/---
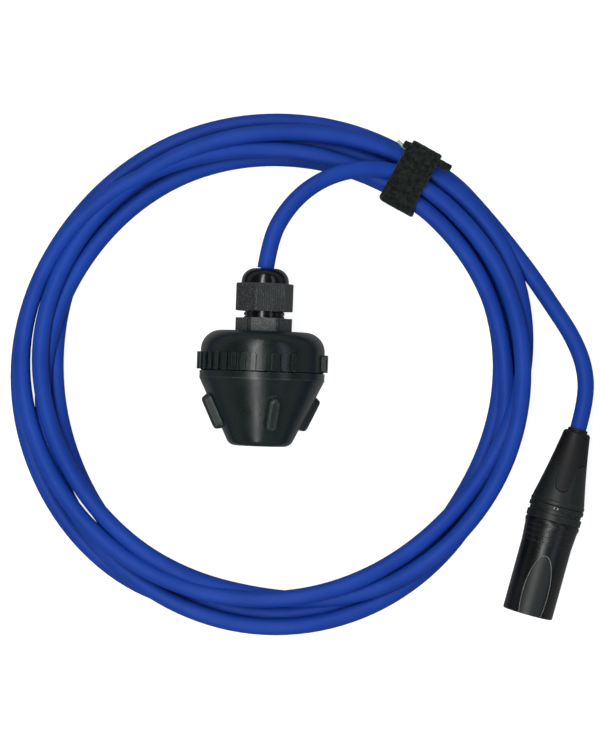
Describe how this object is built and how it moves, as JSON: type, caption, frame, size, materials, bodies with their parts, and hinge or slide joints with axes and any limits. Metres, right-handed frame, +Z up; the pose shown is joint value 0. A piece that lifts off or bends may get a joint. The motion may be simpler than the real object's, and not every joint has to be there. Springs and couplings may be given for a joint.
{
  "type": "hydrophone on coiled xlr cable",
  "caption": "Domed and coned hydrophone with a cable gland, on a blue microphone cable coiled in loose turns, tied with a strap and ended in a male XLR plug.",
  "frame": {"origin": "on the surface it lies on, under the middle of the hydrophone without its cable, coil and plug", "axes": "+Y along the hydrophone from its flat end to its gland, +Z up, +X to the right of the gland"},
  "size_m": [0.2257, 0.207, 0.048],
  "materials": {
    "housing_plastic": "satin moulded plastic, very dark green-black",
    "gland_plastic": "grainy nylon, dark grey",
    "seal_rubber": "black rubber",
    "potting_resin": "black potting resin",
    "plate_brass": "bare brass",
    "ceramic": "silvered piezo ceramic",
    "board_laminate": "green board laminate",
    "component_case": "black moulded component cases",
    "core_insulation": "coloured core insulation",
    "cable_jacket": "matte blue cable jacket",
    "plug_metal": "black chromed die-cast shell",
    "plug_plastic": "black hard plastic",
    "plug_rubber": "matte black soft rubber",
    "contact_gold": "gold-plated contacts",
    "strap_fabric": "black hook-and-loop strap",
    "strap_tab_plastic": "greyish clear welded tab"
  },
  "bodies": {
    "root": {"lower_housing": "housing_plastic", "upper_housing": "housing_plastic", "housing_o_ring": "seal_rubber", "potting_block": "potting_resin", "piezo_plate": "plate_brass", "piezo_ceramic": "ceramic", "piezo_leads": "core_insulation", "preamp_board": "board_laminate", "board_components": "component_case", "cable_in_gland": "cable_jacket", "housing_cores": "core_insulation", "gland_gasket": "seal_rubber", "gland_body": "gland_plastic", "gland_locknut": "gland_plastic", "plug_shell": "plug_metal", "plug_insert": "plug_plastic", "ground_contact": "contact_gold", "coding_ring": "plug_plastic", "cable_in_plug": "cable_jacket", "plug_cores": "core_insulation", "plug_pin_1": "contact_gold", "plug_pin_2": "contact_gold", "plug_pin_3": "contact_gold", "cable_lead": "cable_jacket", "cable_coil": "cable_jacket", "cable_tail": "cable_jacket", "strap_band": "strap_fabric", "strap_head": "strap_fabric", "strap_end": "strap_fabric", "strap_tab": "strap_tab_plastic"},
    "gland_seal": {"gland_seal": "seal_rubber"},
    "gland_nut": {"gland_nut": "gland_plastic"},
    "plug_chuck": {"plug_chuck": "plug_plastic"},
    "plug_boot": {"plug_bushing": "plug_plastic", "plug_boot_sleeve": "plug_rubber"}
  },
  "joints": [
    {"name": "gland_nut_travel", "type": "slide", "parent": "root", "child": "gland_seal", "axis": [0, 1, 0], "range_m": [0, 0.00451]},
    {"name": "gland_nut_turn", "type": "hinge", "parent": "gland_seal", "child": "gland_nut", "pos_m": [0, 0.0227, 0.02345], "axis": [0, 1, 0], "range_deg": [0, 1080]},
    {"name": "boot_travel", "type": "slide", "parent": "root", "child": "plug_chuck", "axis": [0.2317, 0.9728, 0], "range_m": [0, 0.00401]},
    {"name": "boot_turn", "type": "hinge", "parent": "plug_chuck", "child": "plug_boot", "pos_m": [0.11403, -0.04983, 0.0105], "axis": [0.2317, 0.9728, 0], "range_deg": [0, 1440]}
  ],
  "couplings": [
    {"joint": "gland_nut_travel", "follows": "gland_nut_turn", "m_per_rad": 0.00023873},
    {"joint": "boot_travel", "follows": "boot_turn", "m_per_rad": 0.00015915}
  ]
}
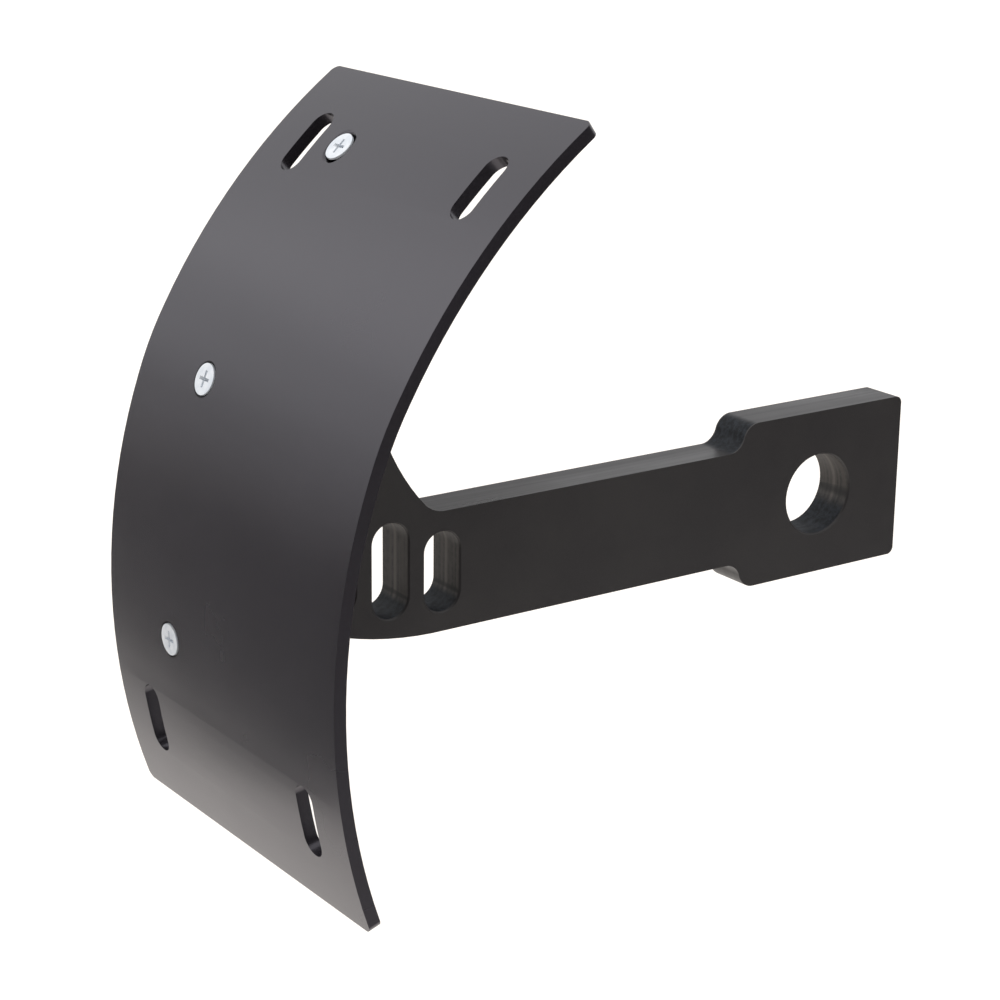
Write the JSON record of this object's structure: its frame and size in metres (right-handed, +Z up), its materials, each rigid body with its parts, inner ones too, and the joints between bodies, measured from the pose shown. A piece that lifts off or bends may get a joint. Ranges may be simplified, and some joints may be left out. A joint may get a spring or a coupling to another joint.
{
  "type": "swingarm license plate bracket",
  "caption": "Side-mount license plate bracket: a curved plate with slots, screwed to a slotted flat arm with an axle bore in its head.",
  "frame": {"origin": "centre of the axle bore, halfway through the arm's thickness", "axes": "+Y along the axle from the plate's wide side across the arm, -X along the arm to the plate, +Z up when mounted"},
  "size_m": [0.2207, 0.1014, 0.1694],
  "materials": {
    "plate_anodised": "satin dark grey anodised sheet",
    "arm_anodised": "satin black anodised, milled",
    "screw_zinc": "bright zinc plated"
  },
  "bodies": {
    "root": {"backing_plate": "plate_anodised", "axle_arm": "arm_anodised", "plate_screws": "screw_zinc"}
  },
  "joints": []
}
\---
What you are asked to do
Send back all of the entries exactly, with nothing missing.

Exercise output
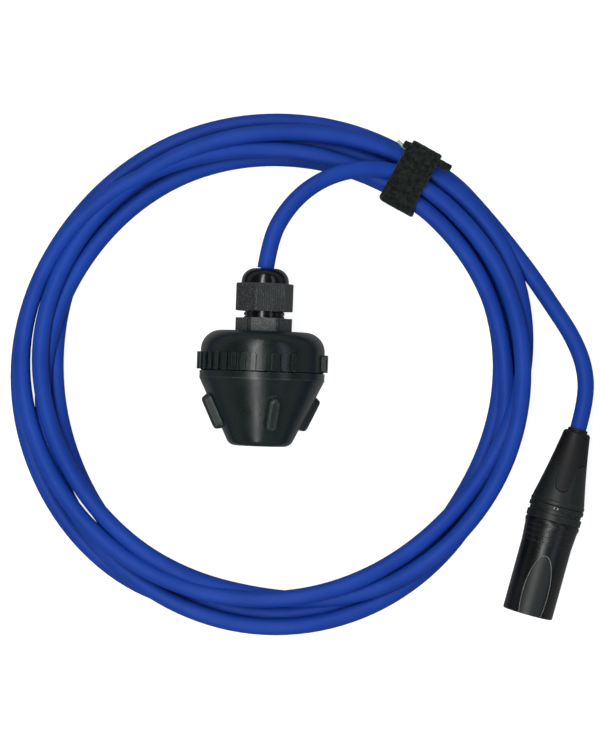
Describe how this object is built and how it moves, as JSON: type, caption, frame, size, materials, bodies with their parts, and hinge or slide joints with axes and any limits. Metres, right-handed frame, +Z up; the pose shown is joint value 0. A piece that lifts off or bends may get a joint. The motion may be simpler than the real object's, and not every joint has to be there. Springs and couplings may be given for a joint.
{
  "type": "hydrophone on coiled xlr cable",
  "caption": "Domed and coned hydrophone with a cable gland, on a blue microphone cable coiled in loose turns, tied with a strap and ended in a male XLR plug.",
  "frame": {"origin": "on the surface it lies on, under the middle of the hydrophone without its cable, coil and plug", "axes": "+Y along the hydrophone from its flat end to its gland, +Z up, +X to the right of the gland"},
  "size_m": [0.2257, 0.207, 0.048],
  "materials": {
    "housing_plastic": "satin moulded plastic, very dark green-black",
    "gland_plastic": "grainy nylon, dark grey",
    "seal_rubber": "black rubber",
    "potting_resin": "black potting resin",
    "plate_brass": "bare brass",
    "ceramic": "silvered piezo ceramic",
    "board_laminate": "green board laminate",
    "component_case": "black moulded component cases",
    "core_insulation": "coloured core insulation",
    "cable_jacket": "matte blue cable jacket",
    "plug_metal": "black chromed die-cast shell",
    "plug_plastic": "black hard plastic",
    "plug_rubber": "matte black soft rubber",
    "contact_gold": "gold-plated contacts",
    "strap_fabric": "black hook-and-loop strap",
    "strap_tab_plastic": "greyish clear welded tab"
  },
  "bodies": {
    "root": {"lower_housing": "housing_plastic", "upper_housing": "housing_plastic", "housing_o_ring": "seal_rubber", "potting_block": "potting_resin", "piezo_plate": "plate_brass", "piezo_ceramic": "ceramic", "piezo_leads": "core_insulation", "preamp_board": "board_laminate", "board_components": "component_case", "cable_in_gland": "cable_jacket", "housing_cores": "core_insulation", "gland_gasket": "seal_rubber", "gland_body": "gland_plastic", "gland_locknut": "gland_plastic", "plug_shell": "plug_metal", "plug_insert": "plug_plastic", "ground_contact": "contact_gold", "coding_ring": "plug_plastic", "cable_in_plug": "cable_jacket", "plug_cores": "core_insulation", "plug_pin_1": "contact_gold", "plug_pin_2": "contact_gold", "plug_pin_3": "contact_gold", "cable_lead": "cable_jacket", "cable_coil": "cable_jacket", "cable_tail": "cable_jacket", "strap_band": "strap_fabric", "strap_head": "strap_fabric", "strap_end": "strap_fabric", "strap_tab": "strap_tab_plastic"},
    "gland_seal": {"gland_seal": "seal_rubber"},
    "gland_nut": {"gland_nut": "gland_plastic"},
    "plug_chuck": {"plug_chuck": "plug_plastic"},
    "plug_boot": {"plug_bushing": "plug_plastic", "plug_boot_sleeve": "plug_rubber"}
  },
  "joints": [
    {"name": "gland_nut_travel", "type": "slide", "parent": "root", "child": "gland_seal", "axis": [0, 1, 0], "range_m": [0, 0.00451]},
    {"name": "gland_nut_turn", "type": "hinge", "parent": "gland_seal", "child": "gland_nut", "pos_m": [0, 0.0227, 0.02345], "axis": [0, 1, 0], "range_deg": [0, 1080]},
    {"name": "boot_travel", "type": "slide", "parent": "root", "child": "plug_chuck", "axis": [0.2317, 0.9728, 0], "range_m": [0, 0.00401]},
    {"name": "boot_turn", "type": "hinge", "parent": "plug_chuck", "child": "plug_boot", "pos_m": [0.11403, -0.04983, 0.0105], "axis": [0.2317, 0.9728, 0], "range_deg": [0, 1440]}
  ],
  "couplings": [
    {"joint": "gland_nut_travel", "follows": "gland_nut_turn", "m_per_rad": 0.00023873},
    {"joint": "boot_travel", "follows": "boot_turn", "m_per_rad": 0.00015915}
  ]
}
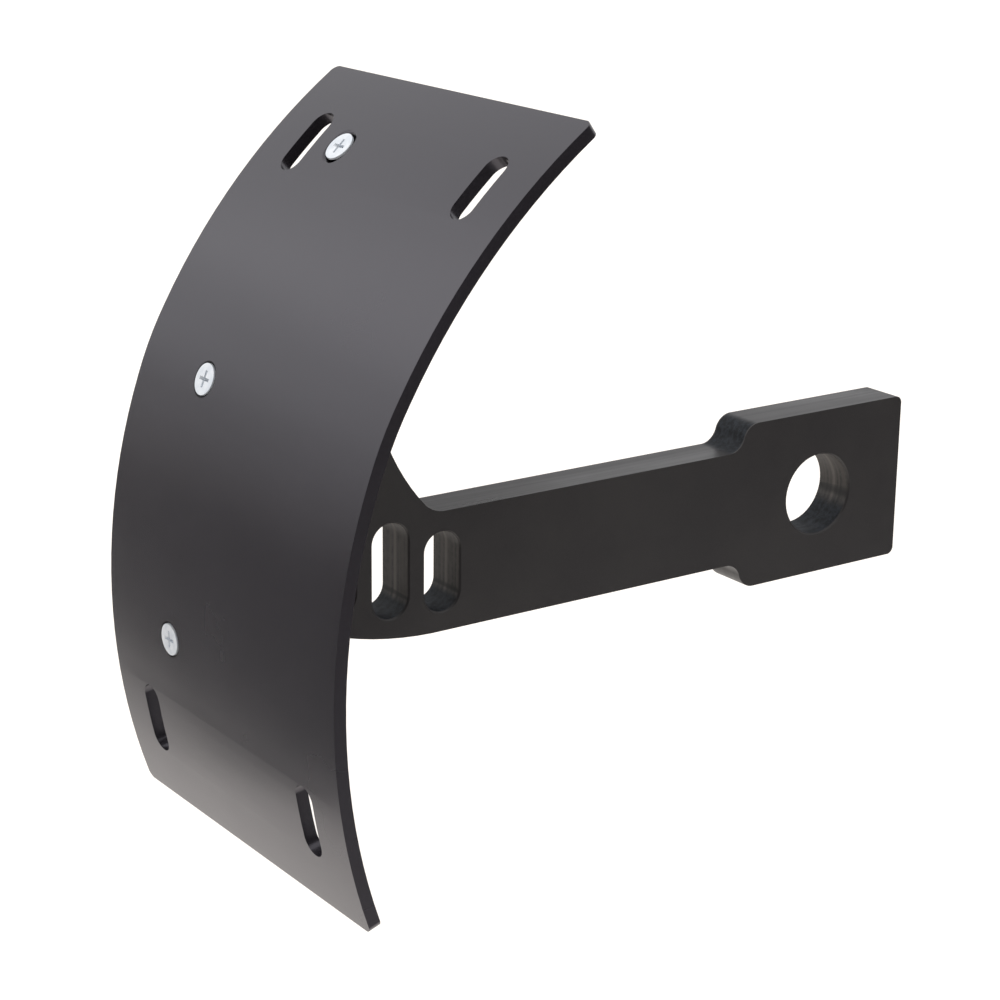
Write the JSON record of this object's structure: its frame and size in metres (right-handed, +Z up), its materials, each rigid body with its parts, inner ones too, and the joints between bodies, measured from the pose shown. A piece that lifts off or bends may get a joint. Ranges may be simplified, and some joints may be left out. A joint may get a spring or a coupling to another joint.
{
  "type": "swingarm license plate bracket",
  "caption": "Side-mount license plate bracket: a curved plate with slots, screwed to a slotted flat arm with an axle bore in its head.",
  "frame": {"origin": "centre of the axle bore, halfway through the arm's thickness", "axes": "+Y along the axle from the plate's wide side across the arm, -X along the arm to the plate, +Z up when mounted"},
  "size_m": [0.2207, 0.1014, 0.1694],
  "materials": {
    "plate_anodised": "satin dark grey anodised sheet",
    "arm_anodised": "satin black anodised, milled",
    "screw_zinc": "bright zinc plated"
  },
  "bodies": {
    "root": {"backing_plate": "plate_anodised", "axle_arm": "arm_anodised", "plate_screws": "screw_zinc"}
  },
  "joints": []
}